More About the Language of Love


Note


The second play in my World trilogy. I set about showing what the world was like stripped of spirit, with people thinking of themselves purely as flesh, and with the devil holding their reigns. The production of a porno movie offered the sharpest image of that which I could find.

Porn was nowhere near as available in the UK in the 1980s as now. VHS tapes were passed surreptitiously. It was clear from the content of the tapes and from reports from other countries that porn was big business. Reaganomics offered an unrestrained unleashing of the free market. What better example of unrestrained trade? No worker protections. No codes of conduct. No fussing around Judeo-Christian morality. A Sadeian universe. I read the divine Marquis with mixed fear and fascination. This was the world without God…

It didn’t take long to find accounts of the porn business which underlined its appropriateness for my project. Andrea Dworkin does a real job on adult entertainment in her Pornography: Men Possessing Women (New York: G. P. Putnam's Sons, 1981). The former Linda Lovelace gives an insider’s perspective in her autobiography Ordeal (New York: Kensington Publishing Corp., 1980). Pornographers and their defenders would rush to refute these but MRDA. In any case, I wasn't looking for a balanced evaluation of the industry. I was writing an image of hell. I chose stories which helped my project. Different animals, researching a play and researching a thesis. I’m not here to prove or argue anything, I’ve come to show.

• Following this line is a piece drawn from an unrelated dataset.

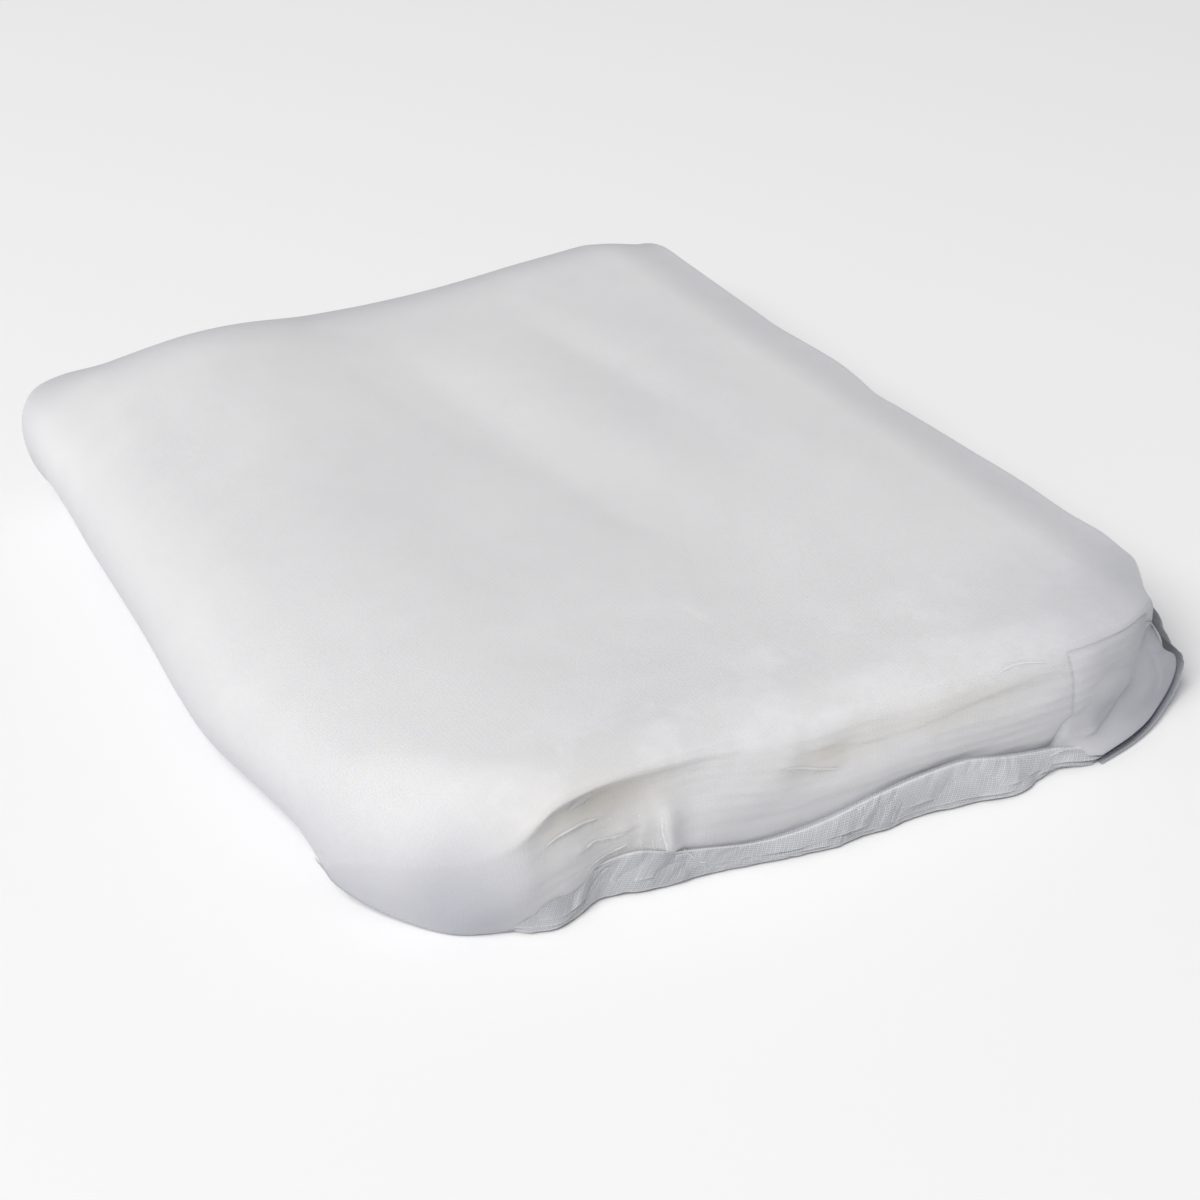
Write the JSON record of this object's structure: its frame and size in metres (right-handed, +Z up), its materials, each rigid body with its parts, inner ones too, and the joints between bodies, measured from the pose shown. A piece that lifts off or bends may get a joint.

Every hell has its devil. The producer of the porno is my play’s. I came across Rex Mundy in a book on the Albigensian heresy. The Cathars’ “king of this world.” Producer Mundy exploits, degrades, and destroys the folk who work for him. Back then, I felt the play specifically about unrestricted Capitalism. I reckon it offers an image of any situation where people are not in control of their own lives. And the ones who are controlling them ignore that categorical imperative, the Golden Rule.

Story



Set in Los Angeles, city of the lost angels, in the 1980s, More About the Language of Love tells the story of the making of a hardcore pornographic film.

Millionaire porn producer Rex Mundy visits the empty apartment which he plans to use as the set of his new sex epic. He bribes the janitor, one Mister Keystone, to ensure uninterrupted access, then meets film school graduate director Saul Corroda. Saul is full of naïve ideas about the nature of the business. Mundy lets his veteran cameraman, Slick Vest, give advise to Saul: "Film fuckin’ cheaply, you’ll go far.".

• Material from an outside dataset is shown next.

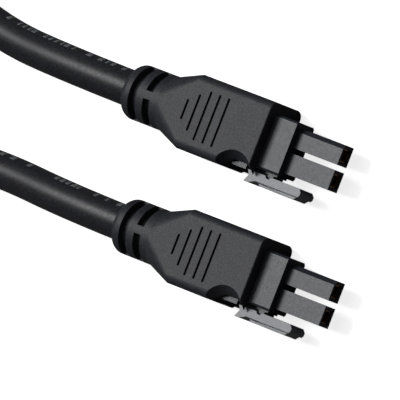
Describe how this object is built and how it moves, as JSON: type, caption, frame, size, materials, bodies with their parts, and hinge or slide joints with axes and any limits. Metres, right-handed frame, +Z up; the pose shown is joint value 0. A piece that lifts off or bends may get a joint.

Saul is introduced to a motley selection of performers, his cast on this film: Cleopatra Lamas, a veteran black star of countless pornos. Juniper Fruit, an enthusiastic newcomer and porn "virgin". Tab Barton, a former B-movie actor fallen on alcoholic hard times. Lance Longstick, a gay porn icon making a move into the straight market. The cast and crew set to work, grinding away for a living. Saul throws himself enthusiastically into the shoot.

Soon things turn complicated. Onto the set comes Laura Lovejuice, legendary star of Mouth Girl, the biggest porno ever. Mundy is delighted to have got Laura's services at a knock-down rate. But Laura doesn't come to the set alone. She is accompanied by her husband and manager Chuck Powiss. Chuck is a violent bully, selling his wife at every opportunity. Laura dreams of escape but there's a price to be paid for non-compliance.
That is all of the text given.